▶ [What this task involves]
Stop after the line containing "arris = 0.3": print each line exactly from the first line of the listing up to that point.

▶ [Information supplied]
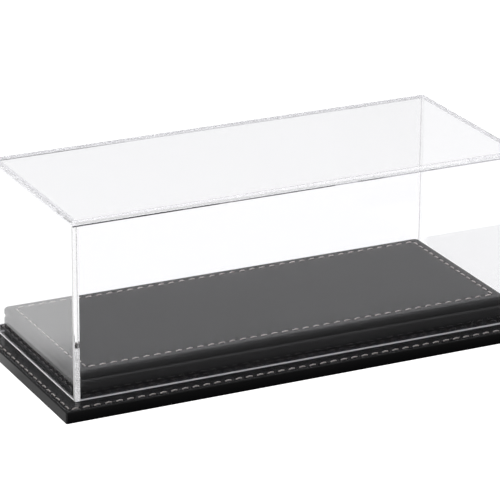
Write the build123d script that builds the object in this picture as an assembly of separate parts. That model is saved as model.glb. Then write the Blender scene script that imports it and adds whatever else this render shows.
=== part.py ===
from build123d import *
import os

# Display case: a clear cover of five cemented acrylic sheets that lifts off a leatherette-wrapped base.
# The base is a wide thin plinth with a raised platform of two wrapped boards, the riser and the deck.
# Millimetres. +X along the length, +Y to the back, +Z up. The origin is the middle of the underside.

# ---- Driving dimensions: cover ----
cover_length = 305.0
cover_depth = 126.3
cover_height = 115.7
sheet = 3.5                # thickness of every acrylic sheet
arris = 0.3                # polished chamfer on the free edges of the sheets

# ---- Driving dimensions: base ----
overhang_x = 10.5          # plinth beyond the cover at each end
overhang_y = 11.4          # plinth beyond the cover at front and back
slip_x = 1.7               # clearance from the cover's inner face to the platform, at each end
slip_y = 0.8               # the same at front and back
plinth_height = 8.1
riser_height = 12.3
deck_height = 5.6
skin = 0.9                 # thickness of the leatherette
padding_height = 0.8       # foam sheet under the deck's leatherette
turn_in = 14.0             # width of the leatherette glued under each board
sheet_gap = 0.4            # clearance between a turned-in edge and the sheet that fills the window

# ---- Edge roundings of the wrapped layers: plan corner, top edge, bottom edge ----
plinth_round = (1.0, 1.4, 0.6)
riser_round = (3.4, 2.0, 0.6)
deck_round = (3.6, 1.8, 2.0)
least_round = 0.15         # a board's edge is never sharper than this inside its wrap

# ---- Stitching ----
plinth_stitch_inset = 3.5  # from the plinth's side face to the middle of the thread
deck_stitch_inset = 6.2    # from the deck's side face to the middle of the thread
stitch_pitch = 7.2
stitch_share = 0.75        # part of each pitch where the thread shows
thread = 1.0               # width of the thread
thread_proud = 0.4         # height of the thread above the leatherette

# ---- Screws from the plinth board up into the riser board ----
screw_shank = 3.5
screw_head = 7.0
screw_length = 16.0
screw_point = 3.0          # length of the tapered point
screw_hole_gap = 0.05      # clearance round the shank in both boards
screw_inset_x = 40.0       # from the platform's end to a screw's axis
screw_inset_y = 28.0       # from the platform's front or back to a screw's axis
driver_size = 2.4          # width of the driver recess across its points
driver_depth = 1.2

# ---- Derived sizes ----
plinth_length = cover_length + 2 * overhang_x
plinth_depth = cover_depth + 2 * overhang_y
platform_length = cover_length - 2 * (sheet + slip_x)
platform_depth = cover_depth - 2 * (sheet + slip_y)
plinth_top = plinth_height
riser_top = plinth_top + riser_height
deck_top = riser_top + deck_height
wall_height = cover_height - sheet

LOW = (Align.CENTER, Align.CENTER, Align.MIN)


def block(length, depth, height, bottom):
    """A plain box centred on the Z axis, standing at the height bottom."""
    return Pos(0, 0, bottom) * Box(length, depth, height, align=LOW)


def rounded_block(length, depth, height, bottom, rounds):
    """A box with rounded plan corners, top edge and bottom edge."""
    corner, upper, lower = rounds
    solid = block(length, depth, height, bottom)
    solid = fillet(solid.edges().filter_by(Axis.Z), corner)
    solid = fillet(solid.faces().sort_by(Axis.Z)[-1].edges(), upper)
    return fillet(solid.faces().sort_by(Axis.Z)[0].edges(), lower)


def wrapped_layer(length, depth, height, bottom, rounds, pad=0.0):
    """The board, padding and leatherette of one layer.

    The leatherette covers the top and sides, and is turned under by turn_in. Inside it are the board
    and, where pad is over 0, a padding sheet on top of the board.
    """
    inner_rounds = tuple(max(r - skin, least_round) for r in rounds)
    inner_length = length - 2 * skin
    inner_depth = depth - 2 * skin
    inner_height = height - 2 * skin
    filling = rounded_block(inner_length, inner_depth, inner_height, bottom + skin, inner_rounds)
    window = block(length - 2 * turn_in, depth - 2 * turn_in, skin, bottom)
    leather = rounded_block(length, depth, height, bottom, rounds) - filling - window
    split = bottom + skin + inner_height - pad
    padding = filling & block(length, depth, height, split)
    board = filling - padding
    return board, padding, leather


def window_sheet(length, depth, bottom):
    """The sheet that fills the window between the turned-in edges under a layer."""
    margin = 2 * (turn_in + sheet_gap)
    return block(length - margin, depth - margin, skin, bottom)


def stitch_row(run, along_x, offset, height):
    """One straight row of stitches, centred, with a whole number of pitches in its run."""
    count = round(run / stitch_pitch)
    pitch = run / count
    turn = 0 if along_x else 90
    stitch = extrude(SlotOverall(stitch_share * pitch, thread), thread_proud)
    stitch = fillet(stitch.faces().sort_by(Axis.Z)[-1].edges(), thread_proud / 2)
    row = []
    for index in range(count):
        place = (index + 0.5) * pitch - run / 2
        spot = Pos(place, offset, height) if along_x else Pos(offset, place, height)
        row.append(spot * Rot(0, 0, turn) * stitch)
    return row


def stitching(length, depth, inset, height):
    """All stitches round one layer: two long rows and two short rows on its top face."""
    half_x = length / 2 - inset
    half_y = depth / 2 - inset
    stitches = []
    for side in (-1, 1):
        stitches += stitch_row(2 * half_x, True, side * half_y, height)
        stitches += stitch_row(2 * half_y, False, side * half_x, height)
    return Compound(children=stitches)


def screw():
    """A countersunk wood screw, head down at Z = 0 and point up, with a square driver recess."""
    head_height = (screw_head - screw_shank) / 2
    head = Cone(screw_head / 2, screw_shank / 2, head_height, align=LOW)
    shank = Cylinder(screw_shank / 2, screw_length - screw_point, align=LOW)
    point = Cone(screw_shank / 2, 0, screw_point, align=LOW)
    recess = Box(driver_size, driver_size, driver_depth, align=LOW)
    return head + shank + Pos(0, 0, screw_length - screw_point) * point - recess


def screw_bore():
    """The countersunk hole of one screw, wider than the screw by its clearance."""
    radius = screw_shank / 2 + screw_hole_gap
    head_radius = screw_head / 2 + screw_hole_gap
    sink = Cone(head_radius, radius, head_radius - radius, align=LOW)
    return sink + Cylinder(radius, screw_length + screw_hole_gap, align=LOW)


def screw_spots():
    """The four places of the screws, on the underside of the plinth board."""
    spot_x = platform_length / 2 - screw_inset_x
    spot_y = platform_depth / 2 - screw_inset_y
    return [Pos(sx * spot_x, sy * spot_y, skin) for sx in (-1, 1) for sy in (-1, 1)]


def end_sheet(side):
    """An end wall of the cover, full depth, with its foot and its outer upright edges chamfered."""
    wall = block(sheet, cover_depth, wall_height, plinth_top)
    wall = Pos(side * (cover_length - sheet) / 2, 0, 0) * wall
    outer = wall.faces().sort_by(Axis.X)[-1 if side > 0 else 0]
    foot = wall.faces().sort_by(Axis.Z)[0].edges()
    return chamfer(outer.edges().filter_by(Axis.Z) + foot, arris)


def long_sheet(side):
    """A front or back wall of the cover, between the end walls, with its foot chamfered."""
    wall = block(cover_length - 2 * sheet, sheet, wall_height, plinth_top)
    wall = Pos(0, side * (cover_depth - sheet) / 2, 0) * wall
    foot = wall.faces().sort_by(Axis.Z)[0].edges().filter_by(Axis.X)
    return chamfer(foot, arris)


def top_sheet():
    """The top of the cover, lying on all four walls, with its upper and upright edges chamfered."""
    top = block(cover_length, cover_depth, sheet, plinth_top + wall_height)
    upper = top.faces().sort_by(Axis.Z)[-1].edges()
    return chamfer(upper + top.edges().filter_by(Axis.Z), arris)


def build_plinth():
    """The wide lower board, its wrap, its stitching and the felt under it."""
    board, _, leather = wrapped_layer(plinth_length, plinth_depth, plinth_height, 0, plinth_round)
    for spot in screw_spots():
        board -= spot * screw_bore()
        leather -= spot * screw_bore()
    return {
        "plinth_board": board,
        "plinth_leather": leather,
        "plinth_stitching": stitching(plinth_length, plinth_depth, plinth_stitch_inset, plinth_top),
        "underside_felt": window_sheet(plinth_length, plinth_depth, 0),
    }


def build_riser():
    """The lower layer of the platform and the sheet that bonds it to the plinth."""
    size = (platform_length, platform_depth, riser_height, plinth_top)
    board, _, leather = wrapped_layer(*size, riser_round)
    bond = window_sheet(platform_length, platform_depth, plinth_top)
    for spot in screw_spots():
        board -= spot * screw_bore()
        bond -= spot * screw_bore()
    return {"riser_board": board, "riser_leather": leather, "riser_bond_sheet": bond}


def build_deck():
    """The upper layer of the platform: board, padding, wrap, stitching and bond sheet."""
    size = (platform_length, platform_depth, deck_height, riser_top)
    board, padding, leather = wrapped_layer(*size, deck_round, padding_height)
    return {
        "deck_board": board,
        "deck_padding": padding,
        "deck_leather": leather,
        "deck_stitching": stitching(platform_length, platform_depth, deck_stitch_inset, deck_top),
        "deck_bond_sheet": window_sheet(platform_length, platform_depth, riser_top),
    }


def build_screws():
    """The four screws that join plinth and riser, in one node."""
    return {"base_screws": Compound(children=[spot * screw() for spot in screw_spots()])}


def build_cover():
    """The five acrylic sheets of the cover."""
    return {
        "cover_top_sheet": top_sheet(),
        "cover_front_sheet": long_sheet(-1),
        "cover_back_sheet": long_sheet(1),
        "cover_left_sheet": end_sheet(-1),
        "cover_right_sheet": end_sheet(1),
    }


os.makedirs("parts", exist_ok=True)
pieces = {**build_plinth(), **build_riser(), **build_deck(), **build_screws(), **build_cover()}
for name, shape in pieces.items():
    export_step(shape, f"parts/{name}.step")
    print(f"{name}: {len(shape.solids())} solids, {shape.volume / 1000:.2f} cm3")
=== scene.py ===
"""Looks of a display case: a clear acrylic cover that lifts off a stitched leatherette base.

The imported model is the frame. Every size here is in metres and comes from the frame's own boxes,
or is the size of a detail too small for the frame, such as a stitch hole or the grain of the leatherette.
"""

from __future__ import annotations

import logging
import math
from abc import ABC, abstractmethod
from dataclasses import dataclass, field
from enum import Enum
from typing import Any, ClassVar

import bmesh
import bpy
from mathutils import Matrix, Vector


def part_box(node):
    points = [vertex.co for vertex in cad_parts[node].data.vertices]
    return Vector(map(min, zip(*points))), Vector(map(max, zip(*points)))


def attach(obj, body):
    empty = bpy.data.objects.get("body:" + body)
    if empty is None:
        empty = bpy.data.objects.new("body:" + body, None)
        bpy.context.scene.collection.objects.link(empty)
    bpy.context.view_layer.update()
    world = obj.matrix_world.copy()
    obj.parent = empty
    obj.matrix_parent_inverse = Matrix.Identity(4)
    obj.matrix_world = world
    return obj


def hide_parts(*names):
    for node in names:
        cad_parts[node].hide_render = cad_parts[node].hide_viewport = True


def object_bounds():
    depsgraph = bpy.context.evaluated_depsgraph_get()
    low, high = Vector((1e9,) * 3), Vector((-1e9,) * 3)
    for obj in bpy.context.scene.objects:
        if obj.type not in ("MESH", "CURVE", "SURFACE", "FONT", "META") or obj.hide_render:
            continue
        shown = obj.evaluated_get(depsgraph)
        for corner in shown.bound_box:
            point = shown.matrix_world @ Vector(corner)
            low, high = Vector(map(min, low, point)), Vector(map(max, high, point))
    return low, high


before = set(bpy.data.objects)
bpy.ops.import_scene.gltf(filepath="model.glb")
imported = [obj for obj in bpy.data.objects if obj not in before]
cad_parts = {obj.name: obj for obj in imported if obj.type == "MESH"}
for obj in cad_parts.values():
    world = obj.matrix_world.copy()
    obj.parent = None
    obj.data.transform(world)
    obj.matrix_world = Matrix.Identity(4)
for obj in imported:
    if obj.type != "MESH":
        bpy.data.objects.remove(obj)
CAD_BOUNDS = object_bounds()

LOG = logging.getLogger("display_case")
MM = 0.001
MERGE = 1e-7


# ---------------------------------------------------------------- colour and node helpers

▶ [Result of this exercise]
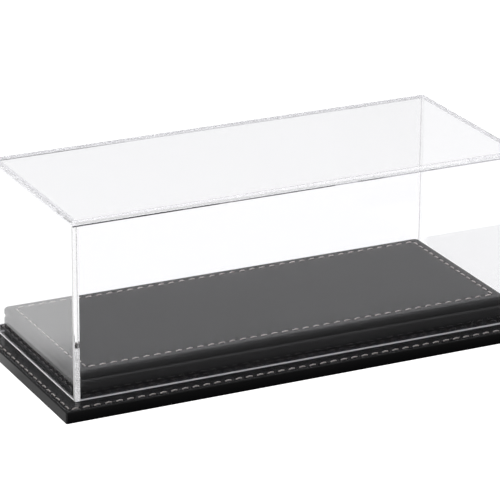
Write the build123d script that builds the object in this picture as an assembly of separate parts. That model is saved as model.glb. Then write the Blender scene script that imports it and adds whatever else this render shows.
=== part.py ===
from build123d import *
import os

# Display case: a clear cover of five cemented acrylic sheets that lifts off a leatherette-wrapped base.
# The base is a wide thin plinth with a raised platform of two wrapped boards, the riser and the deck.
# Millimetres. +X along the length, +Y to the back, +Z up. The origin is the middle of the underside.

# ---- Driving dimensions: cover ----
cover_length = 305.0
cover_depth = 126.3
cover_height = 115.7
sheet = 3.5                # thickness of every acrylic sheet
arris = 0.3                # polished chamfer on the free edges of the sheets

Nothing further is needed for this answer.